Requirement
Without altering anything, output the material below.

+---+

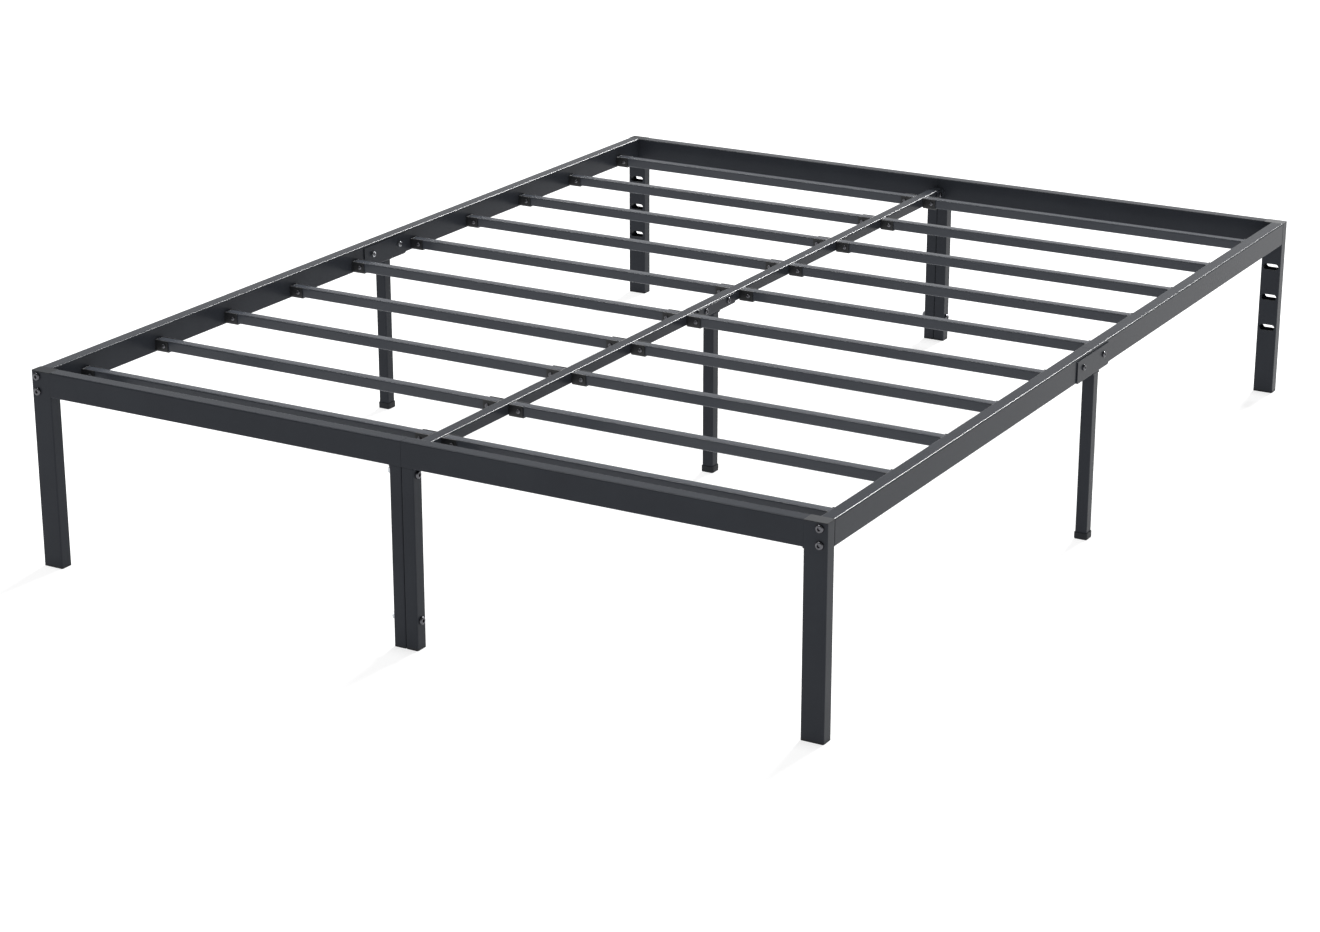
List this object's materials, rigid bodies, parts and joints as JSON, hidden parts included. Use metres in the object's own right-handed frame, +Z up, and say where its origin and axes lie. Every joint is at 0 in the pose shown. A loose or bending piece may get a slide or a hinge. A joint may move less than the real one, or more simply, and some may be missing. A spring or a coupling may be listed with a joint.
{
  "type": "metal bed frame",
  "caption": "Slatted platform bed frame of rectangular steel tube: bolted side rails, split end frames, centre rail, middle legs and headboard slots.",
  "frame": {"origin": "on the floor, under the centre of the bed", "axes": "+X to the right side seen from the foot, +Y from the foot to the head, +Z up"},
  "size_m": [1.531, 2.0388, 0.356],
  "materials": {
    "frame_powder_coat": "satin charcoal-black powder coat",
    "slat_powder_coat": "satin charcoal-black powder coat",
    "nylon_socket": "moulded black nylon",
    "cap_plastic": "moulded black polyethylene",
    "black_bolt": "black oxide",
    "zinc_nut": "zinc plated",
    "slat_screw": "black zinc plated",
    "weld_plate": "powder coated steel plate"
  },
  "bodies": {
    "root": {"centre_middle_leg": "frame_powder_coat", "centre_rail_foot_half": "frame_powder_coat", "centre_rail_head_half": "frame_powder_coat", "centre_saddle": "frame_powder_coat", "centre_slat_sockets": "nylon_socket", "corner_bolts": "black_bolt", "corner_leg_feet": "cap_plastic", "corner_leg_top_caps": "cap_plastic", "foot_left_corner_leg": "frame_powder_coat", "foot_left_end_rail": "frame_powder_coat", "foot_left_half_leg": "frame_powder_coat", "foot_rail_hanger": "frame_powder_coat", "foot_right_corner_leg": "frame_powder_coat", "foot_right_end_rail": "frame_powder_coat", "foot_right_half_leg": "frame_powder_coat", "half_leg_bolts": "black_bolt", "half_leg_feet": "cap_plastic", "half_leg_nuts": "zinc_nut", "head_left_corner_leg": "frame_powder_coat", "head_left_end_rail": "frame_powder_coat", "head_left_half_leg": "frame_powder_coat", "head_rail_hanger": "frame_powder_coat", "head_right_corner_leg": "frame_powder_coat", "head_right_end_rail": "frame_powder_coat", "head_right_half_leg": "frame_powder_coat", "left_middle_leg": "frame_powder_coat", "left_saddle": "frame_powder_coat", "left_side_rail_foot_half": "frame_powder_coat", "left_side_rail_head_half": "frame_powder_coat", "left_slat_01": "slat_powder_coat", "left_slat_02": "slat_powder_coat", "left_slat_03": "slat_powder_coat", "left_slat_04": "slat_powder_coat", "left_slat_05": "slat_powder_coat", "left_slat_06": "slat_powder_coat", "left_slat_07": "slat_powder_coat", "left_slat_08": "slat_powder_coat", "left_slat_09": "slat_powder_coat", "left_slat_10": "slat_powder_coat", "middle_leg_shoes": "cap_plastic", "rail_joint_bolts": "black_bolt", "rail_joint_nuts": "zinc_nut", "right_middle_leg": "frame_powder_coat", "right_saddle": "frame_powder_coat", "right_side_rail_foot_half": "frame_powder_coat", "right_side_rail_head_half": "frame_powder_coat", "right_slat_01": "slat_powder_coat", "right_slat_02": "slat_powder_coat", "right_slat_03": "slat_powder_coat", "right_slat_04": "slat_powder_coat", "right_slat_05": "slat_powder_coat", "right_slat_06": "slat_powder_coat", "right_slat_07": "slat_powder_coat", "right_slat_08": "slat_powder_coat", "right_slat_09": "slat_powder_coat", "right_slat_10": "slat_powder_coat", "side_rail_end_plates": "weld_plate", "side_slat_sockets": "nylon_socket", "slat_screws": "slat_screw"}
  },
  "joints": []
}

+---+

The response
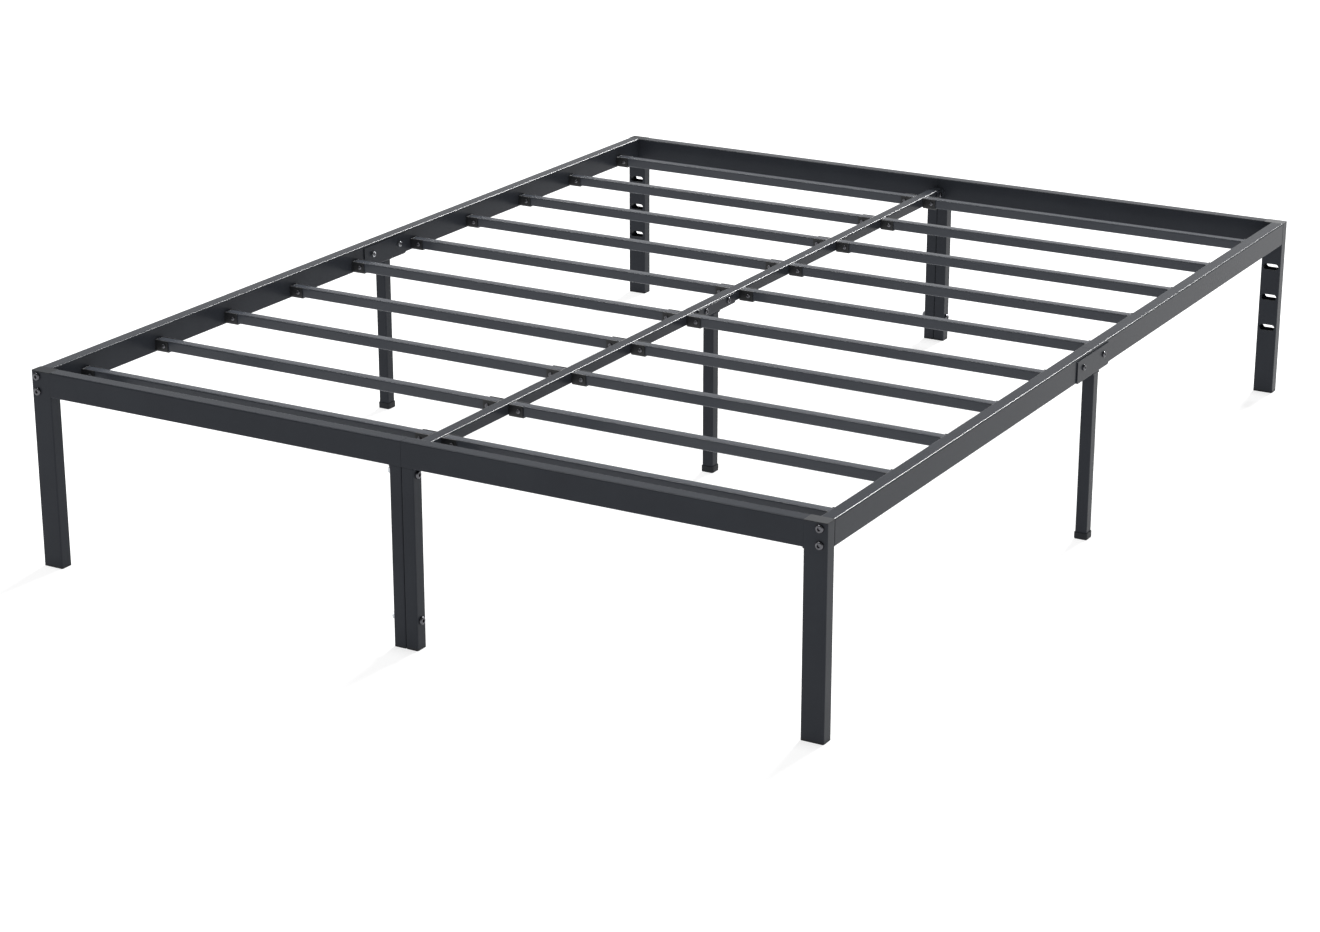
List this object's materials, rigid bodies, parts and joints as JSON, hidden parts included. Use metres in the object's own right-handed frame, +Z up, and say where its origin and axes lie. Every joint is at 0 in the pose shown. A loose or bending piece may get a slide or a hinge. A joint may move less than the real one, or more simply, and some may be missing. A spring or a coupling may be listed with a joint.
{
  "type": "metal bed frame",
  "caption": "Slatted platform bed frame of rectangular steel tube: bolted side rails, split end frames, centre rail, middle legs and headboard slots.",
  "frame": {"origin": "on the floor, under the centre of the bed", "axes": "+X to the right side seen from the foot, +Y from the foot to the head, +Z up"},
  "size_m": [1.531, 2.0388, 0.356],
  "materials": {
    "frame_powder_coat": "satin charcoal-black powder coat",
    "slat_powder_coat": "satin charcoal-black powder coat",
    "nylon_socket": "moulded black nylon",
    "cap_plastic": "moulded black polyethylene",
    "black_bolt": "black oxide",
    "zinc_nut": "zinc plated",
    "slat_screw": "black zinc plated",
    "weld_plate": "powder coated steel plate"
  },
  "bodies": {
    "root": {"centre_middle_leg": "frame_powder_coat", "centre_rail_foot_half": "frame_powder_coat", "centre_rail_head_half": "frame_powder_coat", "centre_saddle": "frame_powder_coat", "centre_slat_sockets": "nylon_socket", "corner_bolts": "black_bolt", "corner_leg_feet": "cap_plastic", "corner_leg_top_caps": "cap_plastic", "foot_left_corner_leg": "frame_powder_coat", "foot_left_end_rail": "frame_powder_coat", "foot_left_half_leg": "frame_powder_coat", "foot_rail_hanger": "frame_powder_coat", "foot_right_corner_leg": "frame_powder_coat", "foot_right_end_rail": "frame_powder_coat", "foot_right_half_leg": "frame_powder_coat", "half_leg_bolts": "black_bolt", "half_leg_feet": "cap_plastic", "half_leg_nuts": "zinc_nut", "head_left_corner_leg": "frame_powder_coat", "head_left_end_rail": "frame_powder_coat", "head_left_half_leg": "frame_powder_coat", "head_rail_hanger": "frame_powder_coat", "head_right_corner_leg": "frame_powder_coat", "head_right_end_rail": "frame_powder_coat", "head_right_half_leg": "frame_powder_coat", "left_middle_leg": "frame_powder_coat", "left_saddle": "frame_powder_coat", "left_side_rail_foot_half": "frame_powder_coat", "left_side_rail_head_half": "frame_powder_coat", "left_slat_01": "slat_powder_coat", "left_slat_02": "slat_powder_coat", "left_slat_03": "slat_powder_coat", "left_slat_04": "slat_powder_coat", "left_slat_05": "slat_powder_coat", "left_slat_06": "slat_powder_coat", "left_slat_07": "slat_powder_coat", "left_slat_08": "slat_powder_coat", "left_slat_09": "slat_powder_coat", "left_slat_10": "slat_powder_coat", "middle_leg_shoes": "cap_plastic", "rail_joint_bolts": "black_bolt", "rail_joint_nuts": "zinc_nut", "right_middle_leg": "frame_powder_coat", "right_saddle": "frame_powder_coat", "right_side_rail_foot_half": "frame_powder_coat", "right_side_rail_head_half": "frame_powder_coat", "right_slat_01": "slat_powder_coat", "right_slat_02": "slat_powder_coat", "right_slat_03": "slat_powder_coat", "right_slat_04": "slat_powder_coat", "right_slat_05": "slat_powder_coat", "right_slat_06": "slat_powder_coat", "right_slat_07": "slat_powder_coat", "right_slat_08": "slat_powder_coat", "right_slat_09": "slat_powder_coat", "right_slat_10": "slat_powder_coat", "side_rail_end_plates": "weld_plate", "side_slat_sockets": "nylon_socket", "slat_screws": "slat_screw"}
  },
  "joints": []
}